SOCIEDAD › HABLAN LAS MADRES DE VILLA QUINTERO

“No quedó ni para el mate”

Por C.A.

Caminar por Villa Quinteros, 70 kilómetros al sur de Tucumán, un pueblo pegado a la ruta que atraviesa la provincia, es meterse de a poco en la miseria. Que se deja ver “en los cuerpecitos de pancitas abultadas”, como dice Carlos Quira, uno de los miembros de la Asamblea que comenzó el 2 de marzo a reunirse en la Plaza Belgrano. Electricista, es el personaje que a las siete de la tarde va esquina por esquina prendiendo las luces públicas, y luego, al amanecer, las apaga. Por eso que conoce palmo a palmo el lugar y las historias de las familias que pelean por sobrevivir con casi nada. Quira aceptó, con un celular prestado, acercarse hacia los ranchos donde sobreviven los niños desnutridos de su pueblo.
María José Ruiz tiene 36 años y siete hijos en edad escolar a quienes no manda a estudiar porque no tienen qué ponerse en los pies, y porque la mayoría de los días están con pocas ganas por lo poco que puede darles de comer.
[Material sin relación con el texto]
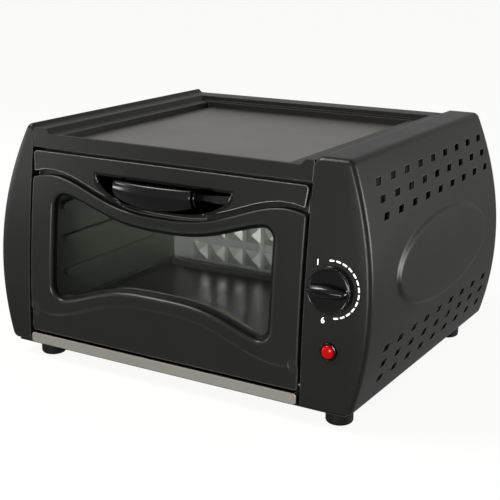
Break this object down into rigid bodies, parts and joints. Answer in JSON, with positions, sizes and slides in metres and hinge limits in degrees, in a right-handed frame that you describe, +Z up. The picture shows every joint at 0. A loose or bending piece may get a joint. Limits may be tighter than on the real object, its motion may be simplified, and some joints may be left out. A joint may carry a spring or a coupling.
{
  "type": "electric tandoor",
  "caption": "Countertop electric oven with a recessed hot plate on top, a drop-down window door, a control knob and a pull-out crumb tray.",
  "frame": {"origin": "under the middle of the whole body, on the plane of the feet's soles", "axes": "+X to the right seen from the front, +Y from the door to the back, +Z up"},
  "size_m": [0.4012, 0.324, 0.2265],
  "materials": {
    "black_sheet": "satin black powder coat",
    "foot_rubber": "matt",
    "zinc_steel": "zinc plated",
    "black_paint": "satin black paint",
    "liner_metal": "dark olive grey heat-proof coat",
    "back_wall_metal": "aluminised, satin",
    "plate_steel": "brushed",
    "heater_steel": "heat-tinted",
    "white_ceramic": "unglazed",
    "tray_enamel": "dark enamel",
    "gloss_black": "gloss",
    "red_lens": "gloss",
    "white_plastic": "matt",
    "black_plastic": "matt",
    "wire_rubber": "matt silicone",
    "black_screw": "black",
    "black_moulding": "satin",
    "door_glass": "clear",
    "tray_metal": "satin",
    "strip_steel": "brushed"
  },
  "bodies": {
    "body": {"base_pan": "black_sheet", "rear_panel": "black_sheet", "front_left_foot": "foot_rubber", "front_right_foot": "foot_rubber", "rear_left_foot": "foot_rubber", "rear_right_foot": "foot_rubber", "foot_screws": "zinc_steel", "heat_shield": "zinc_steel", "heater_rests": "zinc_steel", "left_hinge_bracket": "zinc_steel", "right_hinge_bracket": "zinc_steel", "left_hinge_pin": "zinc_steel", "right_hinge_pin": "zinc_steel", "thermostat": "zinc_steel", "door_magnets": "zinc_steel", "left_side_cover": "black_paint", "right_side_cover": "black_paint", "top_frame": "black_paint", "front_frame": "liner_metal", "cavity_left_wall": "liner_metal", "cavity_right_wall": "liner_metal", "cavity_rear_wall": "back_wall_metal", "hot_plate": "plate_steel", "upper_heater": "heater_steel", "lower_heater": "heater_steel", "heater_bushes": "white_ceramic", "baking_tray": "tray_enamel", "pilot_lamp_bezel": "gloss_black", "pilot_lamp_lens": "red_lens", "pilot_lamp_holder": "white_plastic", "terminal_block": "white_plastic", "cord_gland": "black_plastic", "mains_wires": "wire_rubber", "top_frame_screws": "black_screw", "rear_panel_screws": "black_screw"},
    "door": {"door_window_panel": "black_moulding", "door_fascia": "black_moulding", "door_handle": "gloss_black", "handle_cup": "gloss_black", "door_backing": "black_moulding", "door_inner_plate": "liner_metal", "door_glass": "door_glass", "left_hinge_lug": "zinc_steel", "right_hinge_lug": "zinc_steel", "door_screws": "zinc_steel"},
    "knob": {"control_knob": "gloss_black", "thermostat_shaft": "zinc_steel"},
    "crumb_drawer": {"crumb_tray": "tray_metal", "tray_front_strip": "strip_steel"}
  },
  "joints": [
    {"name": "door_hinge", "type": "hinge", "parent": "body", "child": "door", "pos_m": [-0.0121, -0.1412, 0.0315], "axis": [1, 0, 0], "range_deg": [0, 90]},
    {"name": "knob_turn", "type": "hinge", "parent": "body", "child": "knob", "pos_m": [0.1631, -0.14159, 0.121], "axis": [0, -0.9951, 0.0994], "range_deg": [-90, 90]},
    {"name": "tray_slide", "type": "slide", "parent": "body", "child": "crumb_drawer", "axis": [0, -1, 0], "range_m": [0, 0.18]}
  ]
}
María José habla a la hora del almuerzo rodeada del ruido feliz de un grupo de chicos jugando. Todavía no sabe, dice, qué les dará a los chicos para paliar el hambre. “Seguramente algo de pan le iré pidiendo a los vecinos, y a otros un poco de yerba, porque no me quedó ni para mate cocido”. La mujer se lamenta de los precios de la harina y el azúcar y agradece la buena voluntad de los vecinos que son el último y único recurso solidario con el que cuenta. “Ayer con la ayuda de mis hermanas y mis vecinos cocinamos: un poco de fideos, una papita, una cebolla”.
–¿Qué pasa con los chicos cuando les dice que no tienen?
–...ellos se miran, y no dicen nada. Tengo hijos que son unos santos.
María Angela Robles coincide en esta estrechez que ha sacado del menú hasta el mate dulce. “Antes usted compraba pan y azúcar, pero ahora imposible porque está carísimo”. Madre de dos niñas desnutridas, María intenta describir el rastro de la patología del hambre: “directamente son chicos muy delgados, algunos ya tienen esa pancita abultada, y la mayoría son chicos que para la edad que tienen parecen menores de lo que son”.
Rosa Olea es hija de obreros del surco, cosecha de la zafra. Y su marido hijo de obreros del Ingenio San Ramón que funcionó hasta el setenta. Pertenecen a la generación que se fue quedando sin qué hacer en Villa Quinteros. Ya se mudaron con sus dos hijos a una sola pieza. Desde diciembre que la pobreza se hizo el peor infierno. Su madre, la única que recibía una jubilación de 150 pesos, murió. Y con ella el sustento.
–¿Cómo hace hoy para comer?
–No tengo.
–¿Y que va a hacer?
–Ni idea.
–¿Ayer que comió?
–Ayer hicimos sopa, y mate cocido.
Rosa, y las mujeres entrevistadas, intentan conservar la calma, la dignidad al relatar como se padece el hambre. Pero el momento en que deben responder ante sus hijos por la carencia es el único que no soportan recordar: inevitablemente lloran. Y también hacen llorar.